━━ Supplied data ━━
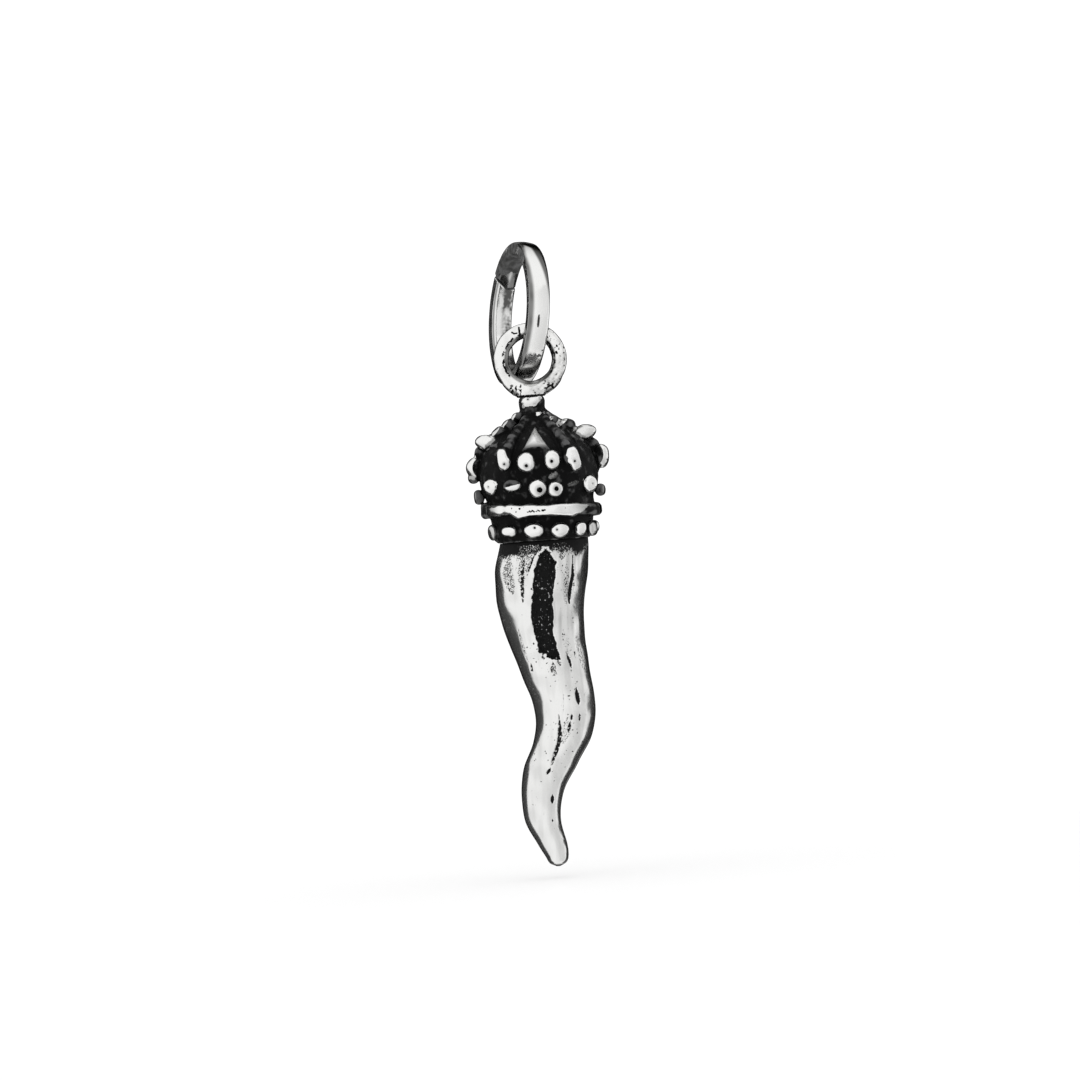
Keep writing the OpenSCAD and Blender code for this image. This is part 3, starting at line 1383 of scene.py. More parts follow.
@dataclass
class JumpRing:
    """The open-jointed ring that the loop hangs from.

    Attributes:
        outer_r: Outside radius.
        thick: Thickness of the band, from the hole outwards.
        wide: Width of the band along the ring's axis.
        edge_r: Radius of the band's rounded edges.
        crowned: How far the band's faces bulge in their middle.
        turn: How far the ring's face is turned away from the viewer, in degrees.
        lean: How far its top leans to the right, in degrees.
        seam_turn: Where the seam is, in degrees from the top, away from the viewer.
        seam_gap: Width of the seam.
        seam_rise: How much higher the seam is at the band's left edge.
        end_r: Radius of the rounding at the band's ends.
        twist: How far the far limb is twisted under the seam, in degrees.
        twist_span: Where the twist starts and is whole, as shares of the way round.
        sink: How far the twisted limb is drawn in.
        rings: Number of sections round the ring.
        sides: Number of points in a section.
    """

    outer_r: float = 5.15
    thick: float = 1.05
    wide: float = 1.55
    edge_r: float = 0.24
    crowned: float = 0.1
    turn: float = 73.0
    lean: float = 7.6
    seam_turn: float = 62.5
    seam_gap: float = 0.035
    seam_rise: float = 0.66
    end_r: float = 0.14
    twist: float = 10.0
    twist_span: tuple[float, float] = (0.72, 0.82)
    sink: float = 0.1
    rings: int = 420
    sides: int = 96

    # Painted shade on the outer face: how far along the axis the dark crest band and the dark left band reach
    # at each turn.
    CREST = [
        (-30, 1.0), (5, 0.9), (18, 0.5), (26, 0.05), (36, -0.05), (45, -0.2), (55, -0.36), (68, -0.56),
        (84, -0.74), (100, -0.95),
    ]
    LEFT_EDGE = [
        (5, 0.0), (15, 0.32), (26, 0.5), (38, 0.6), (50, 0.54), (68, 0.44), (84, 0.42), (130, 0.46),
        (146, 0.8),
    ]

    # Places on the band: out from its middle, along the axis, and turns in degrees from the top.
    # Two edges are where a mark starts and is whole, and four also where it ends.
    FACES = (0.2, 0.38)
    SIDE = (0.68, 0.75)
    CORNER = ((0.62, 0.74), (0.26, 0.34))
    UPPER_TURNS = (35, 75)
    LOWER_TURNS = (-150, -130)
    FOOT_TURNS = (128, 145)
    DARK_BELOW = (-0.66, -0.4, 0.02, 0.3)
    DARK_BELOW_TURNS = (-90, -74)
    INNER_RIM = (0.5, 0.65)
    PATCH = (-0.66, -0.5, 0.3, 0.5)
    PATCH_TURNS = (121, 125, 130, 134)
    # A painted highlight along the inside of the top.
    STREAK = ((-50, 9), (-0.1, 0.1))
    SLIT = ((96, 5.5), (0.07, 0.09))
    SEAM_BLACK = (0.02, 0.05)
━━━
• _Exercise requirements_: Copy out the whole listing, exactly as written.

• _Finished answer_:
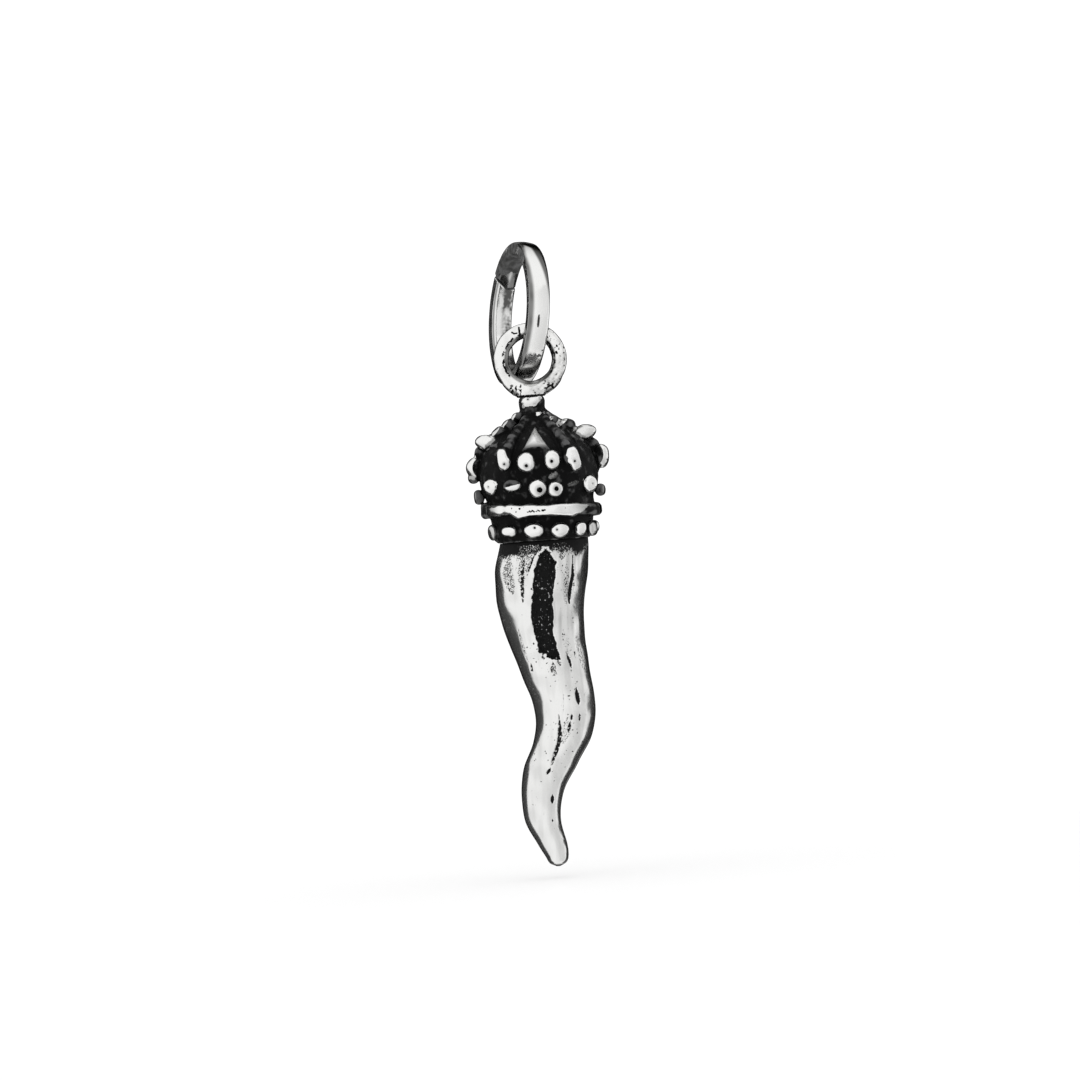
Keep writing the OpenSCAD and Blender code for this image. This is part 3, starting at line 1383 of scene.py. More parts follow.
@dataclass
class JumpRing:
    """The open-jointed ring that the loop hangs from.

    Attributes:
        outer_r: Outside radius.
        thick: Thickness of the band, from the hole outwards.
        wide: Width of the band along the ring's axis.
        edge_r: Radius of the band's rounded edges.
        crowned: How far the band's faces bulge in their middle.
        turn: How far the ring's face is turned away from the viewer, in degrees.
        lean: How far its top leans to the right, in degrees.
        seam_turn: Where the seam is, in degrees from the top, away from the viewer.
        seam_gap: Width of the seam.
        seam_rise: How much higher the seam is at the band's left edge.
        end_r: Radius of the rounding at the band's ends.
        twist: How far the far limb is twisted under the seam, in degrees.
        twist_span: Where the twist starts and is whole, as shares of the way round.
        sink: How far the twisted limb is drawn in.
        rings: Number of sections round the ring.
        sides: Number of points in a section.
    """

    outer_r: float = 5.15
    thick: float = 1.05
    wide: float = 1.55
    edge_r: float = 0.24
    crowned: float = 0.1
    turn: float = 73.0
    lean: float = 7.6
    seam_turn: float = 62.5
    seam_gap: float = 0.035
    seam_rise: float = 0.66
    end_r: float = 0.14
    twist: float = 10.0
    twist_span: tuple[float, float] = (0.72, 0.82)
    sink: float = 0.1
    rings: int = 420
    sides: int = 96

    # Painted shade on the outer face: how far along the axis the dark crest band and the dark left band reach
    # at each turn.
    CREST = [
        (-30, 1.0), (5, 0.9), (18, 0.5), (26, 0.05), (36, -0.05), (45, -0.2), (55, -0.36), (68, -0.56),
        (84, -0.74), (100, -0.95),
    ]
    LEFT_EDGE = [
        (5, 0.0), (15, 0.32), (26, 0.5), (38, 0.6), (50, 0.54), (68, 0.44), (84, 0.42), (130, 0.46),
        (146, 0.8),
    ]

    # Places on the band: out from its middle, along the axis, and turns in degrees from the top.
    # Two edges are where a mark starts and is whole, and four also where it ends.
    FACES = (0.2, 0.38)
    SIDE = (0.68, 0.75)
    CORNER = ((0.62, 0.74), (0.26, 0.34))
    UPPER_TURNS = (35, 75)
    LOWER_TURNS = (-150, -130)
    FOOT_TURNS = (128, 145)
    DARK_BELOW = (-0.66, -0.4, 0.02, 0.3)
    DARK_BELOW_TURNS = (-90, -74)
    INNER_RIM = (0.5, 0.65)
    PATCH = (-0.66, -0.5, 0.3, 0.5)
    PATCH_TURNS = (121, 125, 130, 134)
    # A painted highlight along the inside of the top.
    STREAK = ((-50, 9), (-0.1, 0.1))
    SLIT = ((96, 5.5), (0.07, 0.09))
    SEAM_BLACK = (0.02, 0.05)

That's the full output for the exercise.